Repeat all of the data precisely.

+++

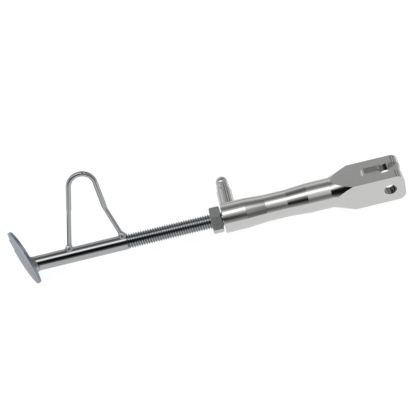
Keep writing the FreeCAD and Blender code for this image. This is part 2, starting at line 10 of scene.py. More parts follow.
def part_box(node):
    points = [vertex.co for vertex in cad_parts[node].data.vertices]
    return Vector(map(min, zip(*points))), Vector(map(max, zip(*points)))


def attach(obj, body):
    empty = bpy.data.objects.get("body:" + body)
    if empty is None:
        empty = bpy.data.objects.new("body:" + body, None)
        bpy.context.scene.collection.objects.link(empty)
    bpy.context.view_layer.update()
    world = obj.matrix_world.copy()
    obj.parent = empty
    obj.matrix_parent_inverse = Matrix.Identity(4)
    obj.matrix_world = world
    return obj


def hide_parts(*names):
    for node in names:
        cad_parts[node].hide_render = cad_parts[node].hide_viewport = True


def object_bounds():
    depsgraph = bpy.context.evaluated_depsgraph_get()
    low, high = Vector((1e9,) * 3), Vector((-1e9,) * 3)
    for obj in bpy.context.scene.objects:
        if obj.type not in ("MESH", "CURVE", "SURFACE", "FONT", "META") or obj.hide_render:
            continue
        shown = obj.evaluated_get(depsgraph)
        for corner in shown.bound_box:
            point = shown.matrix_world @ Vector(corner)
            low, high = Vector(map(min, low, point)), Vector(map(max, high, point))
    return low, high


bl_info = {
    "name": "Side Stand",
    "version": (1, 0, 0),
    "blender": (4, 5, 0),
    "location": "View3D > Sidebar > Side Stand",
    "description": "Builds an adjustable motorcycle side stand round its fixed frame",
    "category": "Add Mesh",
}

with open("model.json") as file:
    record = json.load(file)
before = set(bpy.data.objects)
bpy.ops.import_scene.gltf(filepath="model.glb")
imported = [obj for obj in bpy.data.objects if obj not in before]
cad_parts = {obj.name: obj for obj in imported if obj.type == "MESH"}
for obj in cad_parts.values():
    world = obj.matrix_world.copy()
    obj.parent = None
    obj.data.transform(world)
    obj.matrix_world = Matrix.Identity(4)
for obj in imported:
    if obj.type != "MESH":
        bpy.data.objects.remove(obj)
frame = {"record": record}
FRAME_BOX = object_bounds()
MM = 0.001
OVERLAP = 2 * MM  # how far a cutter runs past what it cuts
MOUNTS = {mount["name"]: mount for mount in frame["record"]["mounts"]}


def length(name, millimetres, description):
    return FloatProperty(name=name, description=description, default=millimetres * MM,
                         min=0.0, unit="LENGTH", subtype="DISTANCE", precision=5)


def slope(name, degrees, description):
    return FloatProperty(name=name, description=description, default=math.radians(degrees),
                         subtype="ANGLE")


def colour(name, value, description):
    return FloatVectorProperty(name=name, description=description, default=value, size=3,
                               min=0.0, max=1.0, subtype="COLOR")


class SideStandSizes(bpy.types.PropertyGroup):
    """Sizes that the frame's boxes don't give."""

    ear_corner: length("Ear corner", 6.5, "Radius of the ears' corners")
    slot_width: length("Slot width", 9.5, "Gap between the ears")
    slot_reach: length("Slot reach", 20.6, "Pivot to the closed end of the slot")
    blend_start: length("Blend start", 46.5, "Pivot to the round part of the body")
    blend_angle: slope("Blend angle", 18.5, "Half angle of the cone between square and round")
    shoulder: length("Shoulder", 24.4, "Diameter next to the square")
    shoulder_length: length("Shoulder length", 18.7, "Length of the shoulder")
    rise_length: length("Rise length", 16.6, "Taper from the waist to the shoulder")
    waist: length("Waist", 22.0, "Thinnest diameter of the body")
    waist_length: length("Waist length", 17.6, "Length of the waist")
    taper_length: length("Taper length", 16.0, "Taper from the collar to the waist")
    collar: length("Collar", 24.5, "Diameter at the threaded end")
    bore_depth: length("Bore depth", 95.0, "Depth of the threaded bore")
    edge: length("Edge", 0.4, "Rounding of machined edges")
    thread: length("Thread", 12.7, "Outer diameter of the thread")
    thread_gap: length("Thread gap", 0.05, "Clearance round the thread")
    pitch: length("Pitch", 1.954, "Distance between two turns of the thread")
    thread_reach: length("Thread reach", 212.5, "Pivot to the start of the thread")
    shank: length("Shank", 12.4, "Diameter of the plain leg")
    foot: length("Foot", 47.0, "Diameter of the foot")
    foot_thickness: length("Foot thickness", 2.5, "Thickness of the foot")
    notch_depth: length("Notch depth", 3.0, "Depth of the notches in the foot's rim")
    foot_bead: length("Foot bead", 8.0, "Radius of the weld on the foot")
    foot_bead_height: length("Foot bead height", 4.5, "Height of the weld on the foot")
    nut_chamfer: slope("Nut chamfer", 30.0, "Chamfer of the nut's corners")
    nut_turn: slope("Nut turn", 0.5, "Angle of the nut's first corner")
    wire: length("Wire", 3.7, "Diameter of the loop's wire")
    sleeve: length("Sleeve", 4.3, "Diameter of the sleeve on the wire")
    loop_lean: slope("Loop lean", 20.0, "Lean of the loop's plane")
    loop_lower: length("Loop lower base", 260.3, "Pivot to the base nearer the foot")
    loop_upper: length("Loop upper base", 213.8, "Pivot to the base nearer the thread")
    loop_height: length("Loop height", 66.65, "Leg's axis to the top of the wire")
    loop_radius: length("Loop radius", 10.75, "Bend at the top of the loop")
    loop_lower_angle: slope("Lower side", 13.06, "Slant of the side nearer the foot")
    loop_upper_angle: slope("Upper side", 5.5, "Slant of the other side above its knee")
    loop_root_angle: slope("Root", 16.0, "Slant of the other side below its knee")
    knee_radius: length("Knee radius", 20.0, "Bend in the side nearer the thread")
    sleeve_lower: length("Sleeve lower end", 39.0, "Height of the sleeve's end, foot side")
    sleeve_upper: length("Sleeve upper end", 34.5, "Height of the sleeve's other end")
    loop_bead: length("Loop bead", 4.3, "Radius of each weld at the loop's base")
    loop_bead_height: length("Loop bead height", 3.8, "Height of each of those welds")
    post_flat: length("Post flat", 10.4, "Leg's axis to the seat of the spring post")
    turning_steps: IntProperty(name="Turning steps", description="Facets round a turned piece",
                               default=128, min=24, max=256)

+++

- _EXERCISE RESULT_:
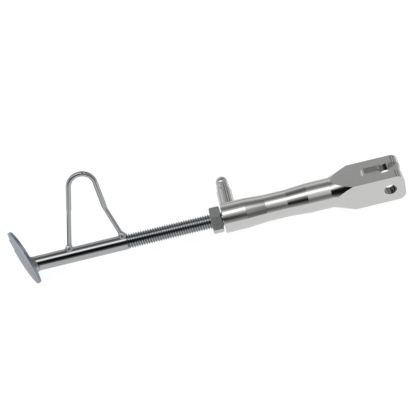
Keep writing the FreeCAD and Blender code for this image. This is part 2, starting at line 10 of scene.py. More parts follow.
def part_box(node):
    points = [vertex.co for vertex in cad_parts[node].data.vertices]
    return Vector(map(min, zip(*points))), Vector(map(max, zip(*points)))


def attach(obj, body):
    empty = bpy.data.objects.get("body:" + body)
    if empty is None:
        empty = bpy.data.objects.new("body:" + body, None)
        bpy.context.scene.collection.objects.link(empty)
    bpy.context.view_layer.update()
    world = obj.matrix_world.copy()
    obj.parent = empty
    obj.matrix_parent_inverse = Matrix.Identity(4)
    obj.matrix_world = world
    return obj


def hide_parts(*names):
    for node in names:
        cad_parts[node].hide_render = cad_parts[node].hide_viewport = True


def object_bounds():
    depsgraph = bpy.context.evaluated_depsgraph_get()
    low, high = Vector((1e9,) * 3), Vector((-1e9,) * 3)
    for obj in bpy.context.scene.objects:
        if obj.type not in ("MESH", "CURVE", "SURFACE", "FONT", "META") or obj.hide_render:
            continue
        shown = obj.evaluated_get(depsgraph)
        for corner in shown.bound_box:
            point = shown.matrix_world @ Vector(corner)
            low, high = Vector(map(min, low, point)), Vector(map(max, high, point))
    return low, high


bl_info = {
    "name": "Side Stand",
    "version": (1, 0, 0),
    "blender": (4, 5, 0),
    "location": "View3D > Sidebar > Side Stand",
    "description": "Builds an adjustable motorcycle side stand round its fixed frame",
    "category": "Add Mesh",
}

with open("model.json") as file:
    record = json.load(file)
before = set(bpy.data.objects)
bpy.ops.import_scene.gltf(filepath="model.glb")
imported = [obj for obj in bpy.data.objects if obj not in before]
cad_parts = {obj.name: obj for obj in imported if obj.type == "MESH"}
for obj in cad_parts.values():
    world = obj.matrix_world.copy()
    obj.parent = None
    obj.data.transform(world)
    obj.matrix_world = Matrix.Identity(4)
for obj in imported:
    if obj.type != "MESH":
        bpy.data.objects.remove(obj)
frame = {"record": record}
FRAME_BOX = object_bounds()
MM = 0.001
OVERLAP = 2 * MM  # how far a cutter runs past what it cuts
MOUNTS = {mount["name"]: mount for mount in frame["record"]["mounts"]}


def length(name, millimetres, description):
    return FloatProperty(name=name, description=description, default=millimetres * MM,
                         min=0.0, unit="LENGTH", subtype="DISTANCE", precision=5)


def slope(name, degrees, description):
    return FloatProperty(name=name, description=description, default=math.radians(degrees),
                         subtype="ANGLE")


def colour(name, value, description):
    return FloatVectorProperty(name=name, description=description, default=value, size=3,
                               min=0.0, max=1.0, subtype="COLOR")


class SideStandSizes(bpy.types.PropertyGroup):
    """Sizes that the frame's boxes don't give."""

    ear_corner: length("Ear corner", 6.5, "Radius of the ears' corners")
    slot_width: length("Slot width", 9.5, "Gap between the ears")
    slot_reach: length("Slot reach", 20.6, "Pivot to the closed end of the slot")
    blend_start: length("Blend start", 46.5, "Pivot to the round part of the body")
    blend_angle: slope("Blend angle", 18.5, "Half angle of the cone between square and round")
    shoulder: length("Shoulder", 24.4, "Diameter next to the square")
    shoulder_length: length("Shoulder length", 18.7, "Length of the shoulder")
    rise_length: length("Rise length", 16.6, "Taper from the waist to the shoulder")
    waist: length("Waist", 22.0, "Thinnest diameter of the body")
    waist_length: length("Waist length", 17.6, "Length of the waist")
    taper_length: length("Taper length", 16.0, "Taper from the collar to the waist")
    collar: length("Collar", 24.5, "Diameter at the threaded end")
    bore_depth: length("Bore depth", 95.0, "Depth of the threaded bore")
    edge: length("Edge", 0.4, "Rounding of machined edges")
    thread: length("Thread", 12.7, "Outer diameter of the thread")
    thread_gap: length("Thread gap", 0.05, "Clearance round the thread")
    pitch: length("Pitch", 1.954, "Distance between two turns of the thread")
    thread_reach: length("Thread reach", 212.5, "Pivot to the start of the thread")
    shank: length("Shank", 12.4, "Diameter of the plain leg")
    foot: length("Foot", 47.0, "Diameter of the foot")
    foot_thickness: length("Foot thickness", 2.5, "Thickness of the foot")
    notch_depth: length("Notch depth", 3.0, "Depth of the notches in the foot's rim")
    foot_bead: length("Foot bead", 8.0, "Radius of the weld on the foot")
    foot_bead_height: length("Foot bead height", 4.5, "Height of the weld on the foot")
    nut_chamfer: slope("Nut chamfer", 30.0, "Chamfer of the nut's corners")
    nut_turn: slope("Nut turn", 0.5, "Angle of the nut's first corner")
    wire: length("Wire", 3.7, "Diameter of the loop's wire")
    sleeve: length("Sleeve", 4.3, "Diameter of the sleeve on the wire")
    loop_lean: slope("Loop lean", 20.0, "Lean of the loop's plane")
    loop_lower: length("Loop lower base", 260.3, "Pivot to the base nearer the foot")
    loop_upper: length("Loop upper base", 213.8, "Pivot to the base nearer the thread")
    loop_height: length("Loop height", 66.65, "Leg's axis to the top of the wire")
    loop_radius: length("Loop radius", 10.75, "Bend at the top of the loop")
    loop_lower_angle: slope("Lower side", 13.06, "Slant of the side nearer the foot")
    loop_upper_angle: slope("Upper side", 5.5, "Slant of the other side above its knee")
    loop_root_angle: slope("Root", 16.0, "Slant of the other side below its knee")
    knee_radius: length("Knee radius", 20.0, "Bend in the side nearer the thread")
    sleeve_lower: length("Sleeve lower end", 39.0, "Height of the sleeve's end, foot side")
    sleeve_upper: length("Sleeve upper end", 34.5, "Height of the sleeve's other end")
    loop_bead: length("Loop bead", 4.3, "Radius of each weld at the loop's base")
    loop_bead_height: length("Loop bead height", 3.8, "Height of each of those welds")
    post_flat: length("Post flat", 10.4, "Leg's axis to the seat of the spring post")
    turning_steps: IntProperty(name="Turning steps", description="Facets round a turned piece",
                               default=128, min=24, max=256)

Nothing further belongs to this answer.